Just as all politics are local, so too all civil rights are personal. As a professor I found myself quite naturally taking to the few outnumbered, awkward, silent students of color in my courses, taking the best of them under my wing and managing to help get a couple of them into the best professional schools. As a business executive it was pointed out to me more than once by HR that I seemed to be unusually inclined to fill open positions with people of color, and women of color at that. This was always said in a congratulatory tone (helping the company post good statistics), but I always had the feeling there was quite another sentiment entirely buried deep beneath those comments. None of this was anything like a sacrifice on my part. It all made me feel quite good about myself.
Today, in my peaceful semi-retirement, I find myself devoting more and more of my free time to political causes again. I'm a regular at Moral Mondays rallies here in North Carolina (remembering, as I do, how much it heartened me in my youth to see the occasional old person marching in anti-war demonstrations, how their mere presence seemed to magically shield us youngsters around them from the worst of the police brutality). I donate more than I probably should to young, promising progressive political candidates, and to progressive causes. I don't ring doorbells or stand around on sidewalks registering voters...I wish I could, but that's just not my style.

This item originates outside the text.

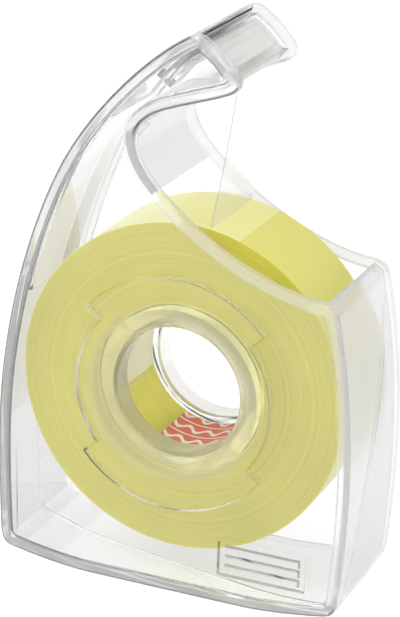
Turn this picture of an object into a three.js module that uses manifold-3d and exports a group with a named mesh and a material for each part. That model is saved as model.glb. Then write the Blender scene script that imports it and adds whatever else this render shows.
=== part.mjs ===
// Hand tape dispenser with a 19 mm tape roll.
// Millimetres, +Z up. X runs across the side panels, Y along the hub axis, and the front cover is at -Y.
// The origin is on the resting face, below the hub axis, midway between the two side panels.
import * as THREE from "three";
import { mergeVertices } from "three/addons/utils/BufferGeometryUtils.js";
import Module from "manifold-3d";

const wasm = await Module();
wasm.setup();

// ---- driving dimensions -------------------------------------------------------------------------
const HALF_WIDTH = 33.6;
const HALF_DEPTH = 13.8;
const HUB_Z = 37.6;
const WALL = 1.5;
const BEAD_WIDTH = 2.4;
const BEAD_RISE = 0.8;
const GAP = 0.3;

// tape roll
const TAPE_WIDTH = 19;
const ROLL_Y = 0.7;
const ROLL_RADIUS = 30.5;
const CORE_OUTER = 15.4;
const CORE_INNER = 13.1;
const LABEL_OUTER = 12.9;
const LABEL_THICKNESS = 0.25;
const FILM_THICKNESS = 0.25;
const FILM_LIFT = 0.3;
const PEEL_X = 4.4;

// hub: a funnel ring in the front cover and a collar on the back shell
const BORE_RADIUS = 11.7;
const COLLAR_OUTER = 12.9;
const COLLAR_REACH = 3;
const FUNNEL_DEPTH = 3.2;
const FUNNEL_MOUTH = 16.4;
const RING_RADIUS = 18.2;
const LUG_RADIUS = 21.4;
const LUG_HALF_ANGLE = THREE.MathUtils.degToRad(50);

// seam between the two shells
const SEAM_Y = 1.2;
const SEAM_TOP_Y = 10.6;
const SEAM_TOP_Z = 58;
const SEAM_FOOT_Z = 5;
const FOOT_HEIGHT = 4;
const LIP_REACH = 4.6;
const LIP_THICKNESS = 0.8;

// head: throat web, tape platform and blade
const WEB_INSET = 1;
const PLATFORM_INSET = 2;
const WEB_THICKNESS = 1.4;
const RIDGE_RADIUS = 0.28;
const RIDGE_PLACES = [[5, 98.75], [3.9, 99.7]];
const BLADE_EDGE = [3, 102.2];
const BLADE_FOOT = [-4.1, 93.1];
const BLADE_THICKNESS = 0.5;
const BLADE_LENGTH = 22;
const TOOTH_PITCH = 1;
const TOOTH_DEPTH = 0.8;
const RIB_THICKNESS = 1;
const RIB_REACH = 5;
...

I publish diaries here at DKos that I hope will touch others (like this one I'm particularly proud of, and which brings a tear to my eye every time I revisit it).
In church, in my work, and in the community, I refuse to stand silently by in the face of misogyny, homophobia, or racism. I open my mouth and call others on their assholery when I witness it. And, increasingly, in private at least I call myself on my own, as well.
And yet, it just doesn't feel like enough. Not nearly enough. Don't misunderstand me: I'm not riddled with some kind of white guilt. Like anyone else, I'll play most every advantage available to me (although I do draw the line at screwing others). But I am increasingly weighed down by the awareness of how undeservedly blessed I have been, and how, in dutifully passing those undeserved blessings on to my children, I have quite unintentionally reinforced that legacy of privilege. I want to do something more, something personal (which giving money, however important it may be, is not)...but I honestly can't think what.
So, like the title says: White? Check. Privileged? Check. So now what? Help me out here.